Paul Thomas Anderson è un regista di altri tempi, nonostante i soli 52 anni di età, un po’ perché si è formato alla scuola della New Hollywood con Robert Altman come maestro, ma soprattutto perché non è minimamente interessato a raccontare il presente (lo ha fatto solo tre volte in nove film) o rendere visivamente contemporanei i suoi film, ancora realizzati in pellicola, di cui è un fiero difensore. Ciò che però li rende qualcosa di diverso da semplici miniature di un passato imbalsamato è la fertilità dei suoi personaggi, delle storie che raccontano e di cui la macchina da presa diventa cassa di risonanza quasi epica. Ne è una dimostrazione Licorice Pizza, il suo nuovo film, nelle sale dal 17 marzo e nominato a tre premi Oscar (film, regia, sceneggiatura).
La storia è semplice, piccola volendo, quella dell’amore inespresso e costantemente rinviato tra Alana (Alana Haim) e Gary (Cooper Hoffman), due ragazzi – lui liceale, lei poco più che ventenne – che non sanno come comunicare la loro attrazione reciproca trovando il modo per allontanarsi e poi cercarsi di nuovo. Quello che fa Anderson, in primis come sceneggiatore, è costruire il mondo in cui quel soggetto può diventare forte ed emozionante, la San Fernando Valley del 1973, subito dopo la fine della “stagione dell’amore” e dell’utopia hippie e pienamente immersa nel suo neo-capitalismo (come fosse una prosecuzione di Vizio di forma, il film da lui diretto nel 2014) e nel suo desiderio di sfondare, diventare qualcuno nel cinema, nell’imprenditoria o in politica.
Da questo punto di vista, Licorice Pizza (il nome è quello di una catena di negozi di dischi della California del Sud) mescola due mondi cinematografici che viene difficile accostare, ossia quello del cinema americano anni ’70, ovviamente – e non solo per l’ambientazione – e il teen movie debitore di John Hughes che, negli anni ’80, portò il film adolescenziale a livelli di complessità per l’epoca impensabili (un film su tutti, Breakfast Club): Anderson tratta una storia adolescenziale con la vitalità e le sfumature di Hughes e l’ampiezza di sguardo di Francis Ford Coppola (fondamentale l’apporto di Michael Bauman, direttore della fotografia assieme allo stesso regista), a cui non bastano i 35 millimetri della pellicola, gonfiata in fase di stampa a 70 millimetri.
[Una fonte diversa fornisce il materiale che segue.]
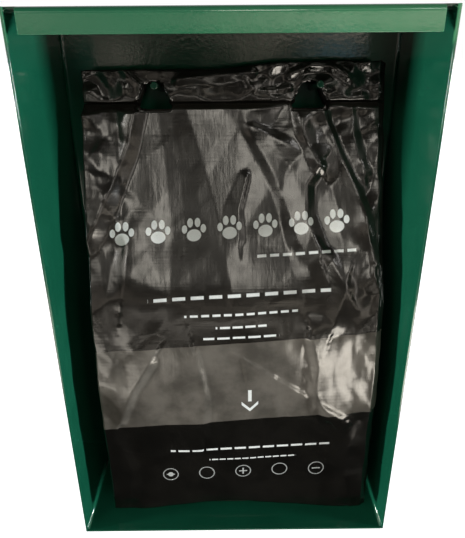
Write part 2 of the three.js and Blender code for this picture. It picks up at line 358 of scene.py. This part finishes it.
def weld_beads(material):
    """Painted fillets where the roof and the floor meet the sides and the back."""
    bm = bmesh.new()
    side, back = HALF_WIDTH - SHEET, -SHEET
    low, high = SHEET - HALF_HEIGHT, HALF_HEIGHT - SHEET
    runs = []
    for z, up in ((low, 1), (high, -1)):
        runs += [((s * side, -DEPTH + 1.5 * MM, z), (0, 1, 0), DEPTH - 8 * MM, (-s, 0, 0), (0, 0, up)) for s in (-1, 1)]
        runs.append(((-side + 5 * MM, back, z), (1, 0, 0), 2 * side - 10 * MM, (0, -1, 0), (0, 0, up)))
    for start, along, length, first, second in runs:
        start, along, first, second = map(Vector, (start, along, first, second))
        size = 1.3 * MM
        corner = start - 0.2 * MM * (first + second)
        hub = start + size * (first + second)
        curve = [hub - size * (math.sin(a) * second + math.cos(a) * first) for a in (i * math.pi / 12 for i in range(7))]
        ends = start + size * second - 0.2 * MM * first, start + size * first - 0.2 * MM * second
        face = bm.faces.new([bm.verts.new(p) for p in [corner, ends[0], *curve, ends[1]]])
        pushed = bmesh.ops.extrude_face_region(bm, geom=[face])["geom"]
        bmesh.ops.translate(bm, vec=along * length, verts=[g for g in pushed if isinstance(g, bmesh.types.BMVert)])
    bmesh.ops.remove_doubles(bm, verts=bm.verts, dist=1e-7)
    bmesh.ops.recalc_face_normals(bm, faces=bm.faces)
    return show("weld_beads", bm, material, "housing")


def peg(material, side, x):
    bm = bmesh.new()
    raised = Matrix.Translation((0, 0, PEG_LENGTH / 2))
    rod = {"segments": 40, "radius1": PEG_RADIUS, "radius2": PEG_RADIUS, "depth": PEG_LENGTH}
    bmesh.ops.create_cone(bm, cap_ends=True, matrix=raised, **rod)
    tip = [e for e in bm.edges if all(v.co.z > PEG_LENGTH - 1e-6 for v in e.verts)]
    bmesh.ops.bevel(bm, geom=tip, offset=0.8 * MM, affect="EDGES", segments=4, profile=0.5, material=-1)
    place = Matrix.Translation((x, -SHEET - 0.3 * MM, PEG_ROOT_Z)) @ Matrix.Rotation(math.pi / 2 - PEG_TILT, 4, "X")
    bmesh.ops.transform(bm, matrix=place, verts=bm.verts)
    made = show(f"peg_{side}_rod", bm, material, "housing", [f"peg_{side}"])
    made.modifiers.new("flat faces", "WEIGHTED_NORMAL")
    return made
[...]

Queste due radici sono come due piani prospettici che si fondono e scambiano di continuo, perché da una parte il film ricrea la vitalità dell’adolescenza e della gioventù, l’incapacità di contenere e comprendere emozioni e reazioni, dall’altra invece vuole riflettere su una società – quella Usa più di altre – che molto presto cerca di ingabbiare le pulsioni giovanili nelle dinamiche degli impieghi, di lavori e occupazioni che finiscono subito per definirci, cosa facciamo diventa immediatamente chi siamo.
Anderson crea immediatamente una connessione coi due protagonisti, cominciando il suo racconto in medias res, e poi si lascia trascinare da loro, segue il loro vagare e correre per le strade di Encino non avendo paura di perdere tempo, catturando attraverso i bozzetti la reale forza di quei personaggi e del mondo che gira loro intorno, che cerca di impacchettare quella vitalità a proprio uso e consumo. La macchina da presa e lo stile sono di conseguenza perfetti per raccontare chi sono questi ragazzi e cosa vogliono, una macchina che si muove sinuosa a seguirne i gesti impostati e le maschere, si ferma a cogliere complessi e raffinati giochi di sguardi quando vuole mettere in scena il mistero dei sentimenti ed esplode in veloci carrelli che seguono Gary e Alana (che rivelazione le interpretazioni di Haim e Hoffman) correre lungo le strade quando hanno bisogno di liberarsi.
Apparentemente minimo, sconnesso e frammentario come le sensazioni della giovinezza, Licorice Pizza è un film capace di illuminarsi spesso di grande cinema (la fuga col camion in discesa, la corsa in moto con Sean Penn), di far passare la soddisfazione del pensiero e del cuore dello spettatore per l’appagamento dei suoi occhi. Tutt’altro che nostalgico (d’altronde, il regista non lo è mai stato), il film diretto da Anderson mette costantemente in questione ciò che racconta, i personaggi che descrive, i contesti con cui si confronta e sa amplificarne il senso e la forza con l’amore per il cinema, la cura per quell’immagine che non deve essere scontato, non può esserlo, anche in quella che può sembrare la più scontata delle storie.